Problem requirements: Extract exactly those lines that lie between the start of the material and the line with "on its back.", including both boundary lines and no others.

Collected material:
+++

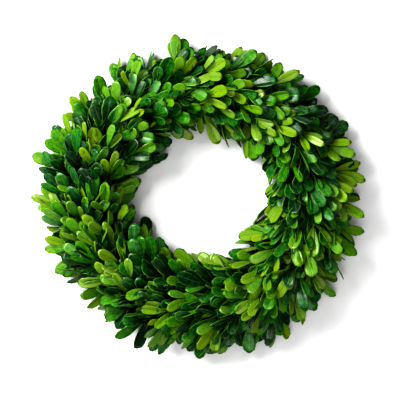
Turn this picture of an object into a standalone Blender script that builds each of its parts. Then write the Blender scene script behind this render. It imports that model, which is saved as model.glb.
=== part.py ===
"""A boxwood wreath, lying on its back.

Sixteen bunches of boxwood sprigs overlap like shingles along a double wire ring. Each bunch is
tied to the ring by the neck of bare stems at its tail, and the leafy head of the next bunch
hides that neck. Seen from above, every leaf points clockwise and away from the ring.

Metres, +Z up. The origin is the centre of the wreath's hole, on the surface that it lies on,
and +Y is the top of the wreath as it would hang.
"""

import math
import random

import bmesh
import bpy
from mathutils import Matrix, Vector

UP = Vector((0, 0, 1))

# The ring and what is tied along it
BUNCHES = 16
BUNCH_ANGLE = math.tau / BUNCHES
RING_RADIUS = 0.1065
CLEARANCE = 0.0003

# Wire of the ties. The loop's outline has these sides, by the way that each faces: -90 is down, 0 outwards
TIE_WIRE = 0.0012
TIE_SIDES = (-90, -45, 0, 30, 60, 90, 120, 150, 180, 225)
LOW_CORNER_TURN = math.radians(45)
TIE_HEIGHT = TIE_WIRE / 2 * math.cos(LOW_CORNER_TURN / 2)

# Double wire ring, just above the lowest run of the ties
RAIL_WIRE = 0.0026
RAIL_SPACING = 0.021
RAIL_SIDES = 6
RAIL_SEGMENTS = 32
RAIL_HEIGHT = TIE_HEIGHT + TIE_WIRE / 2 + CLEARANCE + RAIL_WIRE / 2
CROSS_BARS = 8
BAR_WIRE = 0.0020
BAR_SIDES = 4

# The packed stems of a bunch: a bare neck at the tail, and a full body from there to the head
NECK_RADIUS = 0.012
NECK_LENGTH = 0.007
SWELLING = 0.0025
TIE_FROM_TAIL = 0.0036
CORE_BACK = RAIL_HEIGHT + RAIL_WIRE / 2 + CLEARANCE
CORE_MIDDLE = CORE_BACK + NECK_RADIUS
CORE_HALF_WIDTH = 0.028
CORE_RISE = 0.026
CORE_SIDES = 10
FLUTE = 0.90

# The seams between bunches lean clockwise by this much for each metre away from the neck
CROWN_SLOPE = 1.05
OUTER_SLOPE = 0.45
INNER_SLOPE = 0.80
HALF_SEAM = 0.00045
HEAD_INSET = 0.0015

# Leaves grow in columns, by their direction round the section: 0 is outwards, 90 up, 180 to the hole
COLUMNS = 11
LOWEST_OUTER = math.radians(-20)
LOWEST_INNER = math.radians(200)
ROW_PITCH = 0.0125
ROW_STAGGER = 0.25
HEAD_MARGIN = 0.003
TAIL_MARGIN = 0.0075
ROOT_SINK = 0.0055

# A leaf's size, and its share of the length and of the width at each ring from its stalk to its tip
LEAF_LENGTH = 0.0290
LEAF_WIDTH = 0.0130
LEAF_THICKNESS = 0.0013
LEAF_ARCH = 0.10
LEAF_RINGS = ((0.45, 0.72), (0.80, 1.00), (1.0, 0.52))
LONGEST_LEAF = 0.040
LENGTH_SPREAD = 0.14
WIDTH_SPREAD = 0.11

# How far a leaf turns up from the ring on the crown and on either flank, and how much it strays
CROWN_PITCH = math.radians(40)
OUTER_PITCH = math.radians(70)
INNER_PITCH = math.radians(52)
TAIL_FAN = math.radians(20)
PITCH_SPREAD = math.radians(8)
ROLL_SPREAD = math.radians(30)
SIDE_SPREAD = 0.16
COLUMN_SPREAD = 0.10
ROW_SPREAD = 0.012
STEEPEST_DROP = -0.25

# A leaf's upper face looks up, a little outwards and a little back along the ring
FACE_UP = 0.8
FACE_AWAY = 0.5
FACE_BACK = 0.4

# A leaf that would cross a seam or reach the surface is bent away in small steps
LEAF_FLOOR = 0.0006
TURN_STEP = 0.07
MOST_TURNS = 24

# Leaves are longer on one side of the rim and on one side of the hole, by this share
OUTER_FULLER = 0.10
OUTER_FULL_SIDE = math.radians(330)
INNER_FULLER = 0.12
INNER_FULL_SIDE = math.radians(235)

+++

Output:
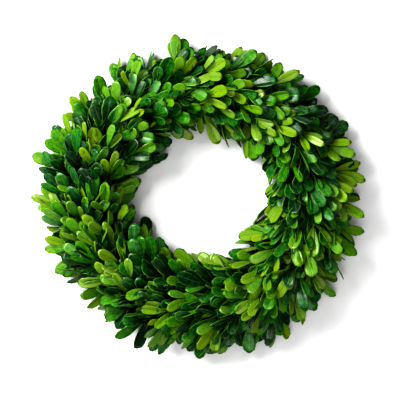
Turn this picture of an object into a standalone Blender script that builds each of its parts. Then write the Blender scene script behind this render. It imports that model, which is saved as model.glb.
=== part.py ===
"""A boxwood wreath, lying on its back.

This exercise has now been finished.